RACH-Space: Reconstructing Adaptive Convex Hull Space with Applications in Weak Supervision
Woojoo Na, Abiy Tasissa
TL;DR
RACH-Space tackles weakly supervised learning where only incomplete, noisy weak signals are available. It introduces a geometry-based framework that treats weak signals as columns of a matrix and leverages nested convex hulls to define a safe region guiding label estimation, parameterized by a single $\epsilon$ that bounds per-signal error rates. The method formulates a quadratic program to recover a probabilistic label vector under a unit-sum constraint, and uses convex-hull structure to regularize the solution, with efficiency enhanced via signal grouping.

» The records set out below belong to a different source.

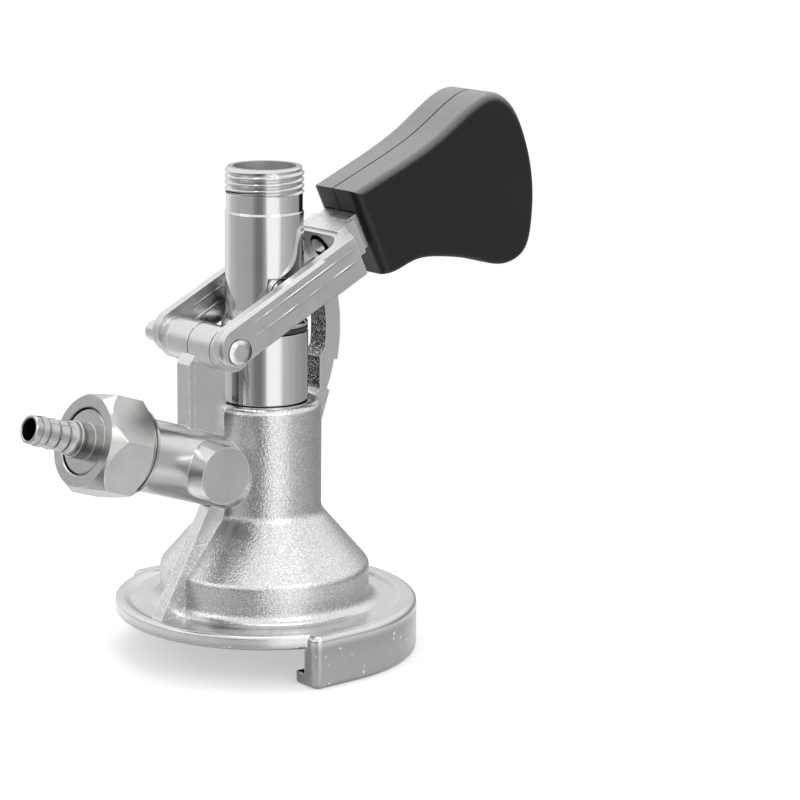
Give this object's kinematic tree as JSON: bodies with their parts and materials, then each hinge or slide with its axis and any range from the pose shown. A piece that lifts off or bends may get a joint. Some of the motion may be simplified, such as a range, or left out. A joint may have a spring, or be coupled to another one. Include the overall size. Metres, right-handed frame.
{
  "type": "keg coupler",
  "caption": "Lever-operated keg coupler: cast bell with a horseshoe clamp rail, sliding probe tube, forked lever with a latching black grip, and a barbed gas inlet.",
  "frame": {"origin": "on the probe's axis, at the underside of the clamp plate", "axes": "+Z along the probe towards the beer outlet, +X towards the lever's grip, -Y the coupler's front"},
  "size_m": [0.1791, 0.0896, 0.1587],
  "materials": {
    "cast_steel": "bead-blasted casting",
    "forged_steel": "satin forging with bright edges",
    "turned_steel": "fine turned and polished",
    "nut_steel": "satin turned",
    "spring_steel": "drawn wire",
    "seal_rubber": "matt moulded",
    "white_plastic": "natural moulded",
    "grip_plastic": "satin moulded",
    "brass_valve": "turned"
  },
  "bodies": {
    "coupler_body": {"body": "cast_steel", "body_seal": "seal_rubber", "neck_ring_seal": "seal_rubber", "neck_guide_ring": "white_plastic", "hinge_pin": "turned_steel", "union_nut": "nut_steel", "hose_tail": "nut_steel", "tail_washer": "white_plastic", "gas_valve_body": "brass_valve", "gas_valve_ring_seal": "seal_rubber", "gas_spring": "spring_steel"},
    "probe": {"probe_tube": "turned_steel", "probe_seal": "seal_rubber", "probe_stop_ring": "seal_rubber", "ball_cage": "white_plastic", "cage_retainer": "spring_steel"},
    "beer_ball": {"check_ball": "white_plastic"},
    "lever": {"lever_fork": "forged_steel", "latch_spring": "spring_steel"},
    "grip": {"latch_bolt": "turned_steel", "latch_cross_pin": "turned_steel", "grip_carrier": "cast_steel", "grip_shell_front": "grip_plastic", "grip_shell_back": "grip_plastic", "grip_screws": "spring_steel"},
    "gas_valve_poppet": {"gas_poppet": "brass_valve"}
  },
  "joints": [
    {"name": "lever_hinge", "type": "hinge", "parent": "coupler_body", "child": "lever", "pos_m": [-0.0216, 0, 0.0818], "axis": [0, 1, 0], "range_deg": [0, 47]},
    {"name": "probe_slide", "type": "slide", "parent": "coupler_body", "child": "probe", "axis": [0, 0, -1], "range_m": [0, 0.0198]},
    {"name": "ball_lift", "type": "slide", "parent": "probe", "child": "beer_ball", "axis": [0, 0, 1], "range_m": [0, 0.004]},
    {"name": "grip_pull", "type": "slide", "parent": "lever", "child": "grip", "axis": [0.9018, 0, 0.4321], "range_m": [-0.0014, 0.005], "stiffness_N_per_m": 900, "springref_m": -0.006, "deforming": ["latch_spring"]},
    {"name": "gas_valve_slide", "type": "slide", "parent": "coupler_body", "child": "gas_valve_poppet", "axis": [0.9483, 0, -0.3173], "range_m": [0, 0.0025], "stiffness_N_per_m": 150, "springref_m": -0.004, "deforming": ["gas_spring"]}
  ],
  "couplings": [
    {"joint": "probe_slide", "follows": "lever_hinge", "m_per_rad": 0.02403}
  ]
}
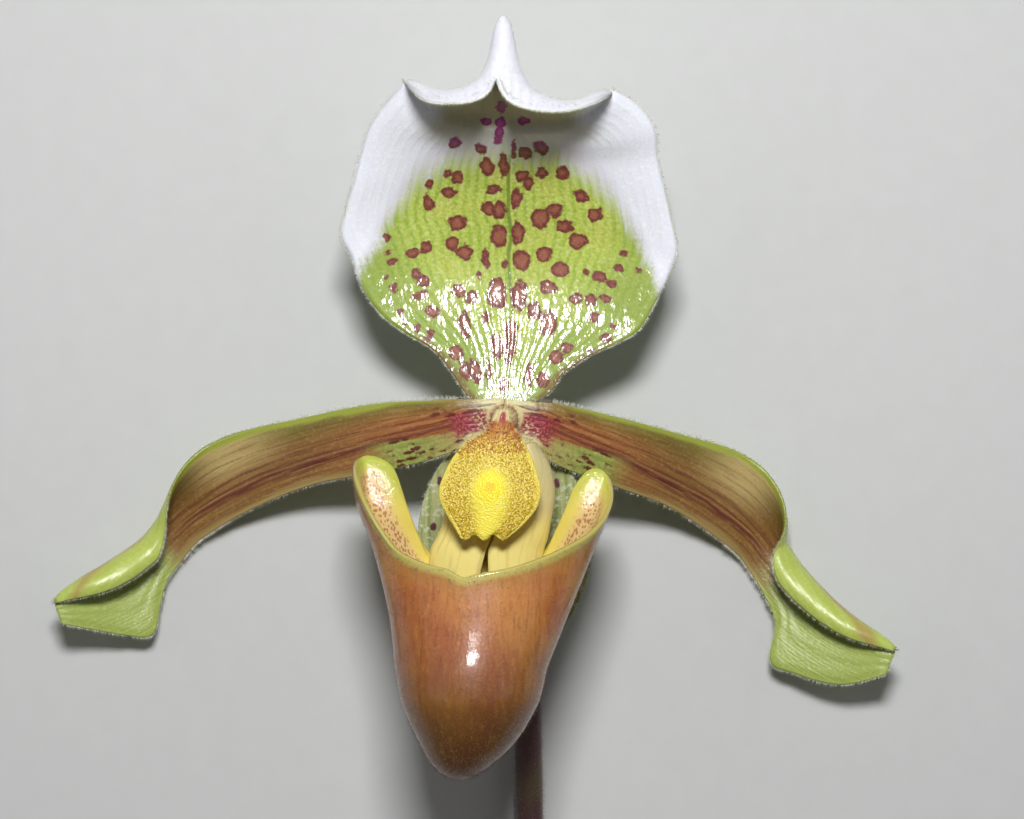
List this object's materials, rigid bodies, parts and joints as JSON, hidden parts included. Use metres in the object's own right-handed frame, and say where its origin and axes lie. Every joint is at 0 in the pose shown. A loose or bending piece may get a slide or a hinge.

Empirically, RACH-Space achieves state-of-the-art or on-par performance on 14 real-world WRENCH datasets, demonstrating robustness without strong distributional assumptions.
Abstract
We introduce RACH-Space, an algorithm for labelling unlabelled data in weakly supervised learning, given incomplete, noisy information about the labels. RACH-Space offers simplicity in implementation without requiring hard assumptions on data or the sources of weak supervision, and is well suited for practical applications where fully labelled data is not available. Our method is built upon a geometrical interpretation of the space spanned by the set of weak signals. We also analyze the theoretical properties underlying the relationship between the convex hulls in this space and the accuracy of our output labels, bridging geometry with machine learning. Empirical results demonstrate that RACH-Space works well in practice and compares favorably to the best existing label models for weakly supervised learning.